> [What the task asks] Only the lines from the first one through the line with "Roughness=0.72 - masked" should be printed, exactly as they appear.

> [Information shown]
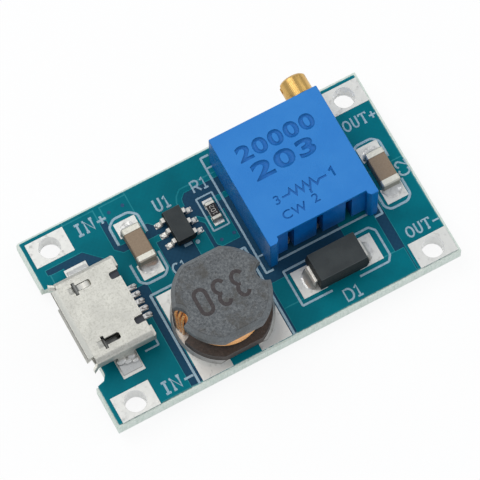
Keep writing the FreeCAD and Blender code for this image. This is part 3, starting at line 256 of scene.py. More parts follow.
def paint_panel():
    """The board itself: mask on its two faces, thin at its border, and bare laminate on its rim and edges."""
    board = bpy.context.scene.module_board
    paint = Paint("board_laminate")
    low, high = span("board")
    middle, half = (low + high) / 2, (high - low) / 2
    inset_x = half.x - abs(paint.axis("X") - middle.x)
    inset_y = half.y - abs(paint.axis("Y") - middle.y)
    inset = inset_x.least(inset_y) + (paint.grain(0.35, 5.0, 0.7) - 0.5) * 0.22
    face = abs(paint.facing("Z")).rise(0.75, 0.95)
    masked = inset.rise(board.bare_rim - 0.05, board.bare_rim + 0.03) * face
    fibres = paint.grain(0.16, 6.0, 0.75, (1.0, 1.0, 0.18))
    bare = paint.ramp(fibres, (0.25, srgb(196, 212, 200)), (0.5, srgb(232, 240, 232)),
                      (0.8, srgb(250, 252, 247)))
    layers = (paint.axis("Z") * 34.0 + paint.grain(0.8) * 5.0).wave()
    bare = paint.blend(layers * 0.3, bare, srgb(196, 212, 198))
    weave = paint.weave()
    mask = paint.cloudy(tuple(board.bare_colour), srgb(32, 70, 96))
    mask = paint.blend(weave * 0.05, mask, srgb(60, 110, 150), "SCREEN")
    thin = 1.0 - inset.rise(board.bare_rim + 0.04, board.bare_rim + 0.14)
    mask = paint.blend(thin * 0.85, mask, srgb(104, 164, 166))
    normal = paint.bump(fibres * (1.0 - masked) + weave * 0.03, 0.05)
    return paint.done(Base_Color=paint.blend(masked, bare, mask), Normal=normal,
                      Roughness=0.72 - masked * 0.42, Specular_IOR_Level=0.05)


def paint_ink():
    """White marking ink, slightly grey where it lies thin over the mask."""
    paint = Paint("marking_ink")
    thin = paint.grain(0.14, 5.0, 0.7)
    colour = tuple(bpy.context.scene.module_board.ink_colour)
    tint = paint.blend(thin.rise(0.45, 0.75), colour, srgb(112, 148, 166))
    return paint.done(Base_Color=tint, Roughness=0.55, Specular_IOR_Level=0.2, Normal=paint.bump(thin, 0.01))


def paint_tin(name, tint, dark, wave=0.6, rough=0.3, relief=0.03, metal=0.6, side=None, share=0.0,
              side_metal=0.6):
    """Tin or solder, smooth but never level, with duller patches of flux, and where a side tone is given,
    steep faces painted in it: painted shade where it is darker, painted light where it is lighter.
    """
    paint = Paint(name)
    swell = paint.grain(wave, 3.0, 0.5)
    fine = paint.grain(0.07, 4.0, 0.7)
    stain = paint.grain(0.45, 5.0, 0.65).rise(0.52, 0.75)
    colour = paint.blend(stain * 0.55, tint, dark)
    colour = paint.blend(fine * 0.25, colour, srgb(255, 255, 255), "SOFT_LIGHT")
    # Painted light and shade: steep faces take the side tone instead of the tin's own colour.
    if side:
        steep = 1.0 - abs(paint.facing("Z")).rise(0.35, 0.9)
        colour = paint.blend(steep * share, colour, side)
        metal = steep * (side_metal - metal) + metal
    normal = paint.bump(swell, relief)
    normal = paint.bump(fine, relief * 0.12, normal, 0.7)
    return paint.done(Base_Color=colour, Metallic=metal, Roughness=fine * 0.2 + stain * 0.16 + rough,
                      Normal=normal)


def paint_spring():
    """Latch strip: as bright as the shell where it lies level with it, and painted dark on its hook and down
    inside, as painted shade under the sheet.
    """
    paint = Paint("spring_strip")
    low, high = span("usb_shell")
    level = paint.axis("Z").rise(high.z - 0.6, high.z - 0.4)
    tongue = paint.axis("X").rise(low.x + LATCH_START + 0.32, low.x + LATCH_START + 0.46)
    fine = paint.grain(0.08, 4.0, 0.7)
    # Painted shade: the hook and the strip down inside are painted dark grey; only the part level with the
    # shell keeps its bright tone.
    colour = paint.blend(level * tongue, srgb(98, 100, 100), srgb(224, 222, 214))
    colour = paint.blend(fine * 0.3, colour, srgb(150, 148, 140))
    return paint.done(Base_Color=colour, Metallic=0.6, Roughness=fine * 0.2 + 0.32,
                      Normal=paint.bump(fine, 0.004))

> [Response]
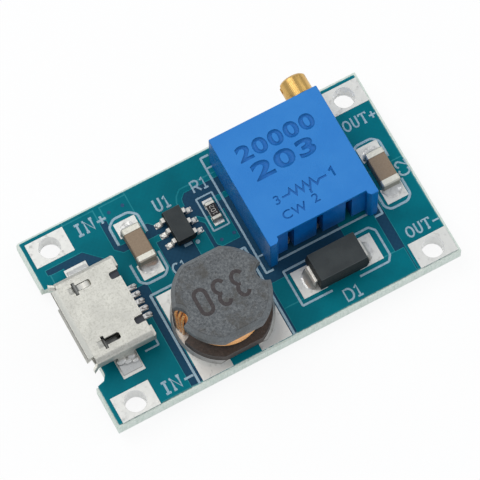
Keep writing the FreeCAD and Blender code for this image. This is part 3, starting at line 256 of scene.py. More parts follow.
def paint_panel():
    """The board itself: mask on its two faces, thin at its border, and bare laminate on its rim and edges."""
    board = bpy.context.scene.module_board
    paint = Paint("board_laminate")
    low, high = span("board")
    middle, half = (low + high) / 2, (high - low) / 2
    inset_x = half.x - abs(paint.axis("X") - middle.x)
    inset_y = half.y - abs(paint.axis("Y") - middle.y)
    inset = inset_x.least(inset_y) + (paint.grain(0.35, 5.0, 0.7) - 0.5) * 0.22
    face = abs(paint.facing("Z")).rise(0.75, 0.95)
    masked = inset.rise(board.bare_rim - 0.05, board.bare_rim + 0.03) * face
    fibres = paint.grain(0.16, 6.0, 0.75, (1.0, 1.0, 0.18))
    bare = paint.ramp(fibres, (0.25, srgb(196, 212, 200)), (0.5, srgb(232, 240, 232)),
                      (0.8, srgb(250, 252, 247)))
    layers = (paint.axis("Z") * 34.0 + paint.grain(0.8) * 5.0).wave()
    bare = paint.blend(layers * 0.3, bare, srgb(196, 212, 198))
    weave = paint.weave()
    mask = paint.cloudy(tuple(board.bare_colour), srgb(32, 70, 96))
    mask = paint.blend(weave * 0.05, mask, srgb(60, 110, 150), "SCREEN")
    thin = 1.0 - inset.rise(board.bare_rim + 0.04, board.bare_rim + 0.14)
    mask = paint.blend(thin * 0.85, mask, srgb(104, 164, 166))
    normal = paint.bump(fibres * (1.0 - masked) + weave * 0.03, 0.05)
    return paint.done(Base_Color=paint.blend(masked, bare, mask), Normal=normal,
                      Roughness=0.72 - masked * 0.42, Specular_IOR_Level=0.05)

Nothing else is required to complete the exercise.